Brief: Your task is to copy every line of this material exactly.
• • • •
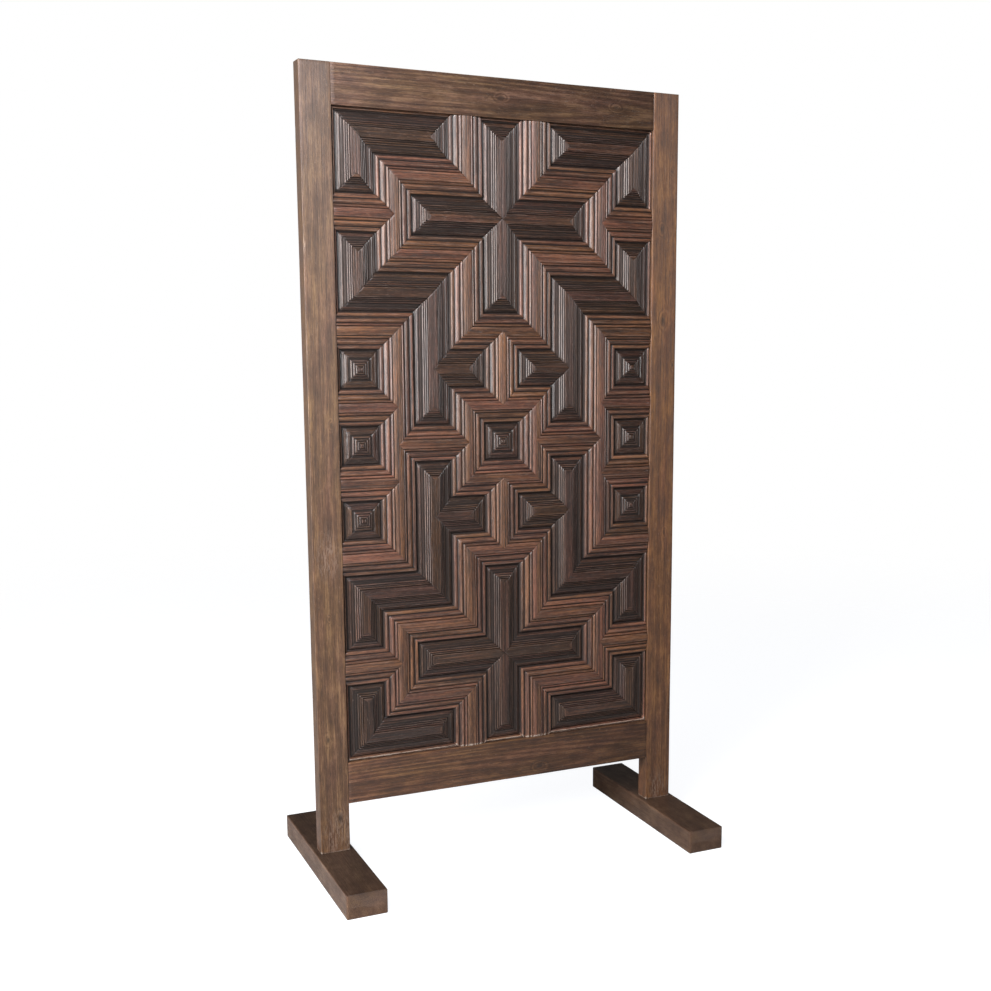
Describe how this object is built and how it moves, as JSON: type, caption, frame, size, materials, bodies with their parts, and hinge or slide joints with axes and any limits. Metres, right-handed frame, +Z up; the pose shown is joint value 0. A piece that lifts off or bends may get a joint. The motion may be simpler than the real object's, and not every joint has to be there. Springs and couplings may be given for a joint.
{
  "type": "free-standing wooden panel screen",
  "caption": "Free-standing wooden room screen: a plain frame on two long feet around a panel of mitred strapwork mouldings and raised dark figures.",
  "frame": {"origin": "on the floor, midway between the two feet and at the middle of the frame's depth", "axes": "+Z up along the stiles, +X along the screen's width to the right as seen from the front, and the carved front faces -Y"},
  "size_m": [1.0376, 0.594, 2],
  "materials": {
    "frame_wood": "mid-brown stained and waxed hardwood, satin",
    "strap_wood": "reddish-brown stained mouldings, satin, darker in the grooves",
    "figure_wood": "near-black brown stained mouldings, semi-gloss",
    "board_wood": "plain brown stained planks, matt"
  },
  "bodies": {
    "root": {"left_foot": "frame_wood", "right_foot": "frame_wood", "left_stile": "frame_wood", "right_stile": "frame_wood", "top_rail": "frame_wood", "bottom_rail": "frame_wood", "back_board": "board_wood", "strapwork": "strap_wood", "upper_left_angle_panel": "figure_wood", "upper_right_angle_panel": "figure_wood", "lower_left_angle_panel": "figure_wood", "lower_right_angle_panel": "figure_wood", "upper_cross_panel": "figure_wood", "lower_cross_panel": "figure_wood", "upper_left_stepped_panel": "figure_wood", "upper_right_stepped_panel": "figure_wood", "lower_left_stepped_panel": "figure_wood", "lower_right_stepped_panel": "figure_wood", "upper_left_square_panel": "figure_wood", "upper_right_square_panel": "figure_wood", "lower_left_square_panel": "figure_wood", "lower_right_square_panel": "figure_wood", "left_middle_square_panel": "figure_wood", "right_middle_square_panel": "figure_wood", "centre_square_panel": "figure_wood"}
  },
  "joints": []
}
• • • •
Problem solution:
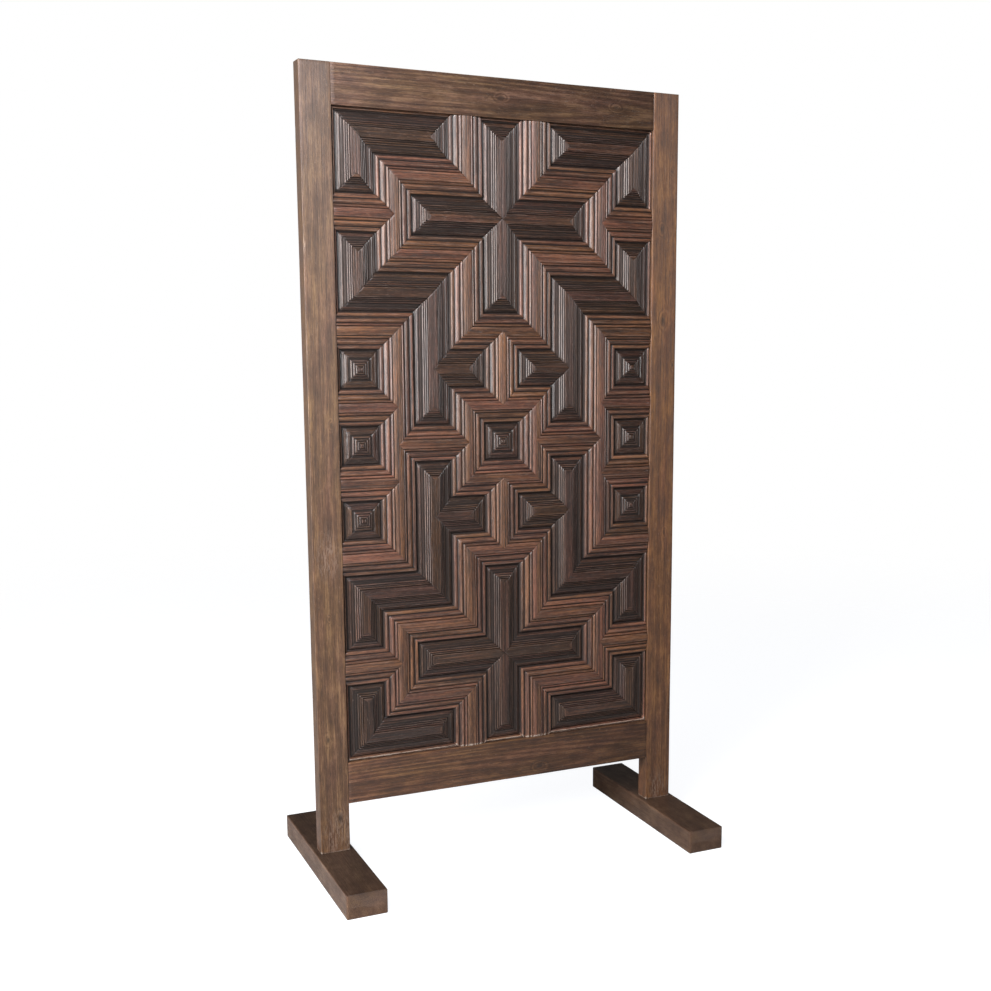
Describe how this object is built and how it moves, as JSON: type, caption, frame, size, materials, bodies with their parts, and hinge or slide joints with axes and any limits. Metres, right-handed frame, +Z up; the pose shown is joint value 0. A piece that lifts off or bends may get a joint. The motion may be simpler than the real object's, and not every joint has to be there. Springs and couplings may be given for a joint.
{
  "type": "free-standing wooden panel screen",
  "caption": "Free-standing wooden room screen: a plain frame on two long feet around a panel of mitred strapwork mouldings and raised dark figures.",
  "frame": {"origin": "on the floor, midway between the two feet and at the middle of the frame's depth", "axes": "+Z up along the stiles, +X along the screen's width to the right as seen from the front, and the carved front faces -Y"},
  "size_m": [1.0376, 0.594, 2],
  "materials": {
    "frame_wood": "mid-brown stained and waxed hardwood, satin",
    "strap_wood": "reddish-brown stained mouldings, satin, darker in the grooves",
    "figure_wood": "near-black brown stained mouldings, semi-gloss",
    "board_wood": "plain brown stained planks, matt"
  },
  "bodies": {
    "root": {"left_foot": "frame_wood", "right_foot": "frame_wood", "left_stile": "frame_wood", "right_stile": "frame_wood", "top_rail": "frame_wood", "bottom_rail": "frame_wood", "back_board": "board_wood", "strapwork": "strap_wood", "upper_left_angle_panel": "figure_wood", "upper_right_angle_panel": "figure_wood", "lower_left_angle_panel": "figure_wood", "lower_right_angle_panel": "figure_wood", "upper_cross_panel": "figure_wood", "lower_cross_panel": "figure_wood", "upper_left_stepped_panel": "figure_wood", "upper_right_stepped_panel": "figure_wood", "lower_left_stepped_panel": "figure_wood", "lower_right_stepped_panel": "figure_wood", "upper_left_square_panel": "figure_wood", "upper_right_square_panel": "figure_wood", "lower_left_square_panel": "figure_wood", "lower_right_square_panel": "figure_wood", "left_middle_square_panel": "figure_wood", "right_middle_square_panel": "figure_wood", "centre_square_panel": "figure_wood"}
  },
  "joints": []
}